■ Source excerpt ■
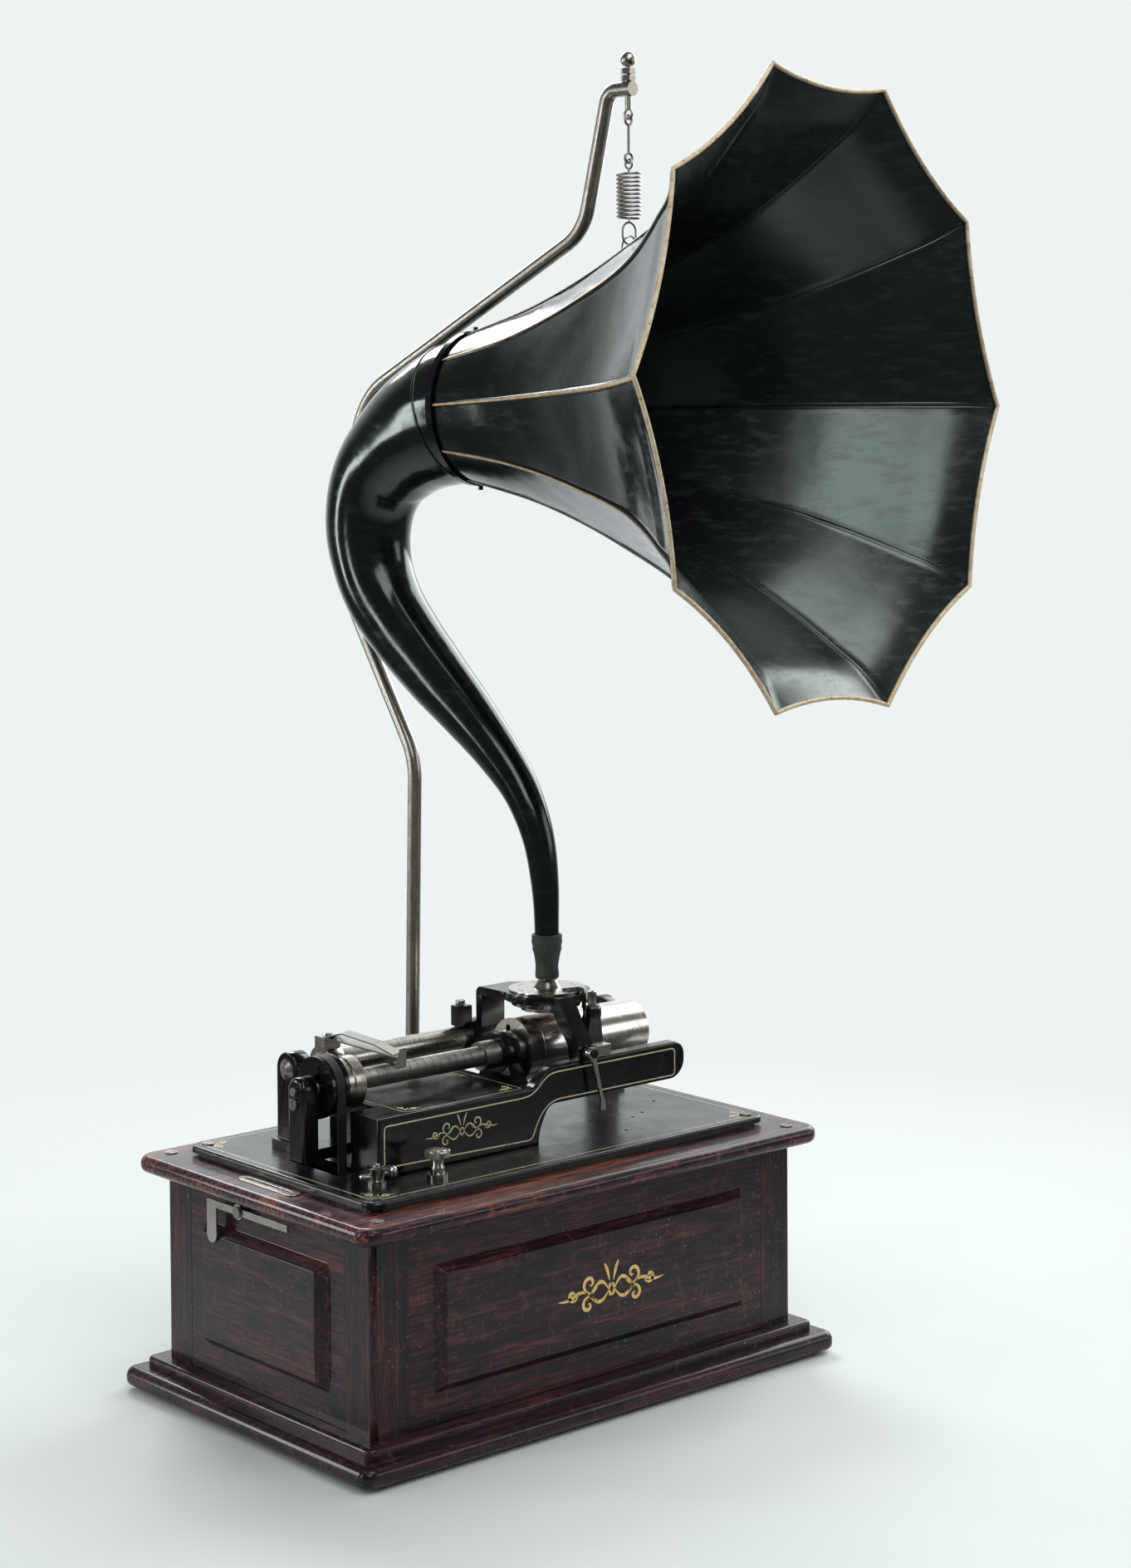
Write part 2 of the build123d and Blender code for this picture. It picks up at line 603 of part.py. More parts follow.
with BuildPart() as half_nut:
    block(-88, -79.5, axis_y - 7, axis_y + 6, 237, 250)
    tilted_box(*nut_strip, 60, 0, 14, mode=Mode.SUBTRACT)
    round_x(-89, -79, axis_y, axis_z, 7.3 + gap, mode=Mode.SUBTRACT)
half_nut.part.label = "half_nut"
export_step(half_nut.part, "parts/half_nut.step")

body_r = 26.5             # reproducer
body_z0 = 262.0
body_z1 = 272.0
disc_z1 = body_z1 + 1.6
plate_z0 = 266.0          # flat part of the carriage arm, round the reproducer
plate_z1 = body_z1
ear_x = 71.0              # clamp screw, on an ear in front of and below the plate
ear_y = -40.0
ear_z1 = 261.5
lever_x = 47.7
lever_z = 235.6
head_z0 = ear_z1 + 2.9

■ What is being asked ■
Copy out the data shown above without altering anything.

■ Task answer ■
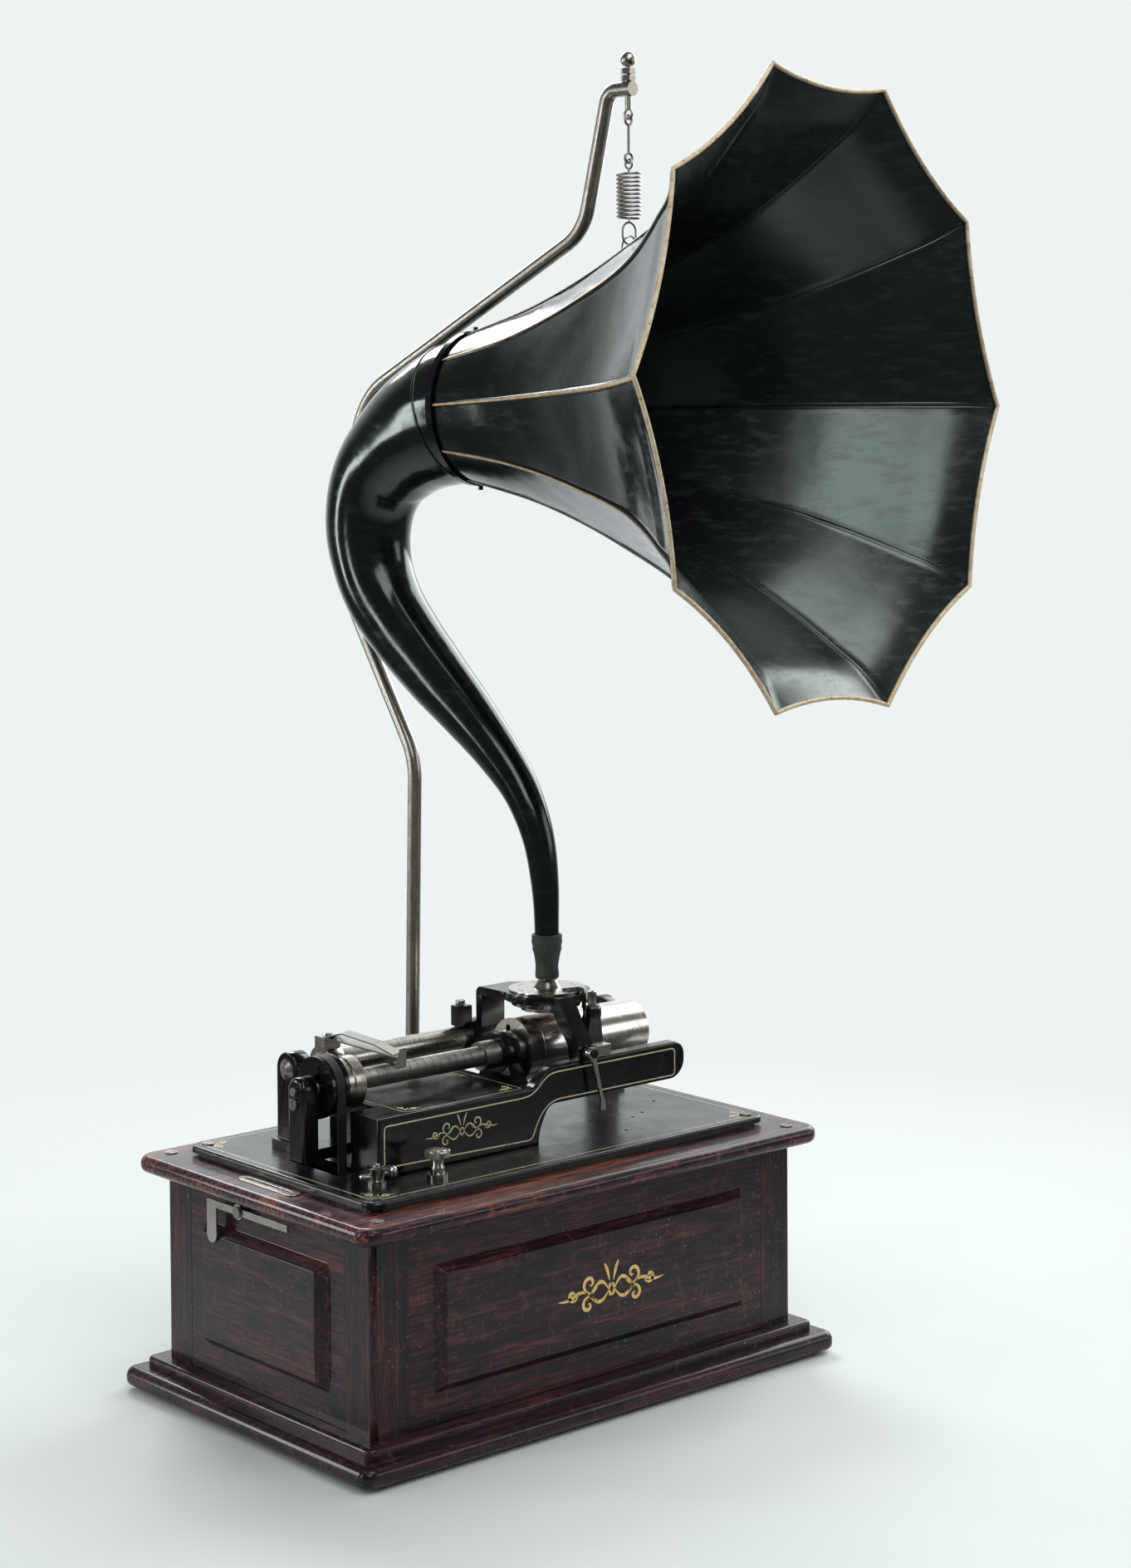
Write part 2 of the build123d and Blender code for this picture. It picks up at line 603 of part.py. More parts follow.
with BuildPart() as half_nut:
    block(-88, -79.5, axis_y - 7, axis_y + 6, 237, 250)
    tilted_box(*nut_strip, 60, 0, 14, mode=Mode.SUBTRACT)
    round_x(-89, -79, axis_y, axis_z, 7.3 + gap, mode=Mode.SUBTRACT)
half_nut.part.label = "half_nut"
export_step(half_nut.part, "parts/half_nut.step")

body_r = 26.5             # reproducer
body_z0 = 262.0
body_z1 = 272.0
disc_z1 = body_z1 + 1.6
plate_z0 = 266.0          # flat part of the carriage arm, round the reproducer
plate_z1 = body_z1
ear_x = 71.0              # clamp screw, on an ear in front of and below the plate
ear_y = -40.0
ear_z1 = 261.5
lever_x = 47.7
lever_z = 235.6
head_z0 = ear_z1 + 2.9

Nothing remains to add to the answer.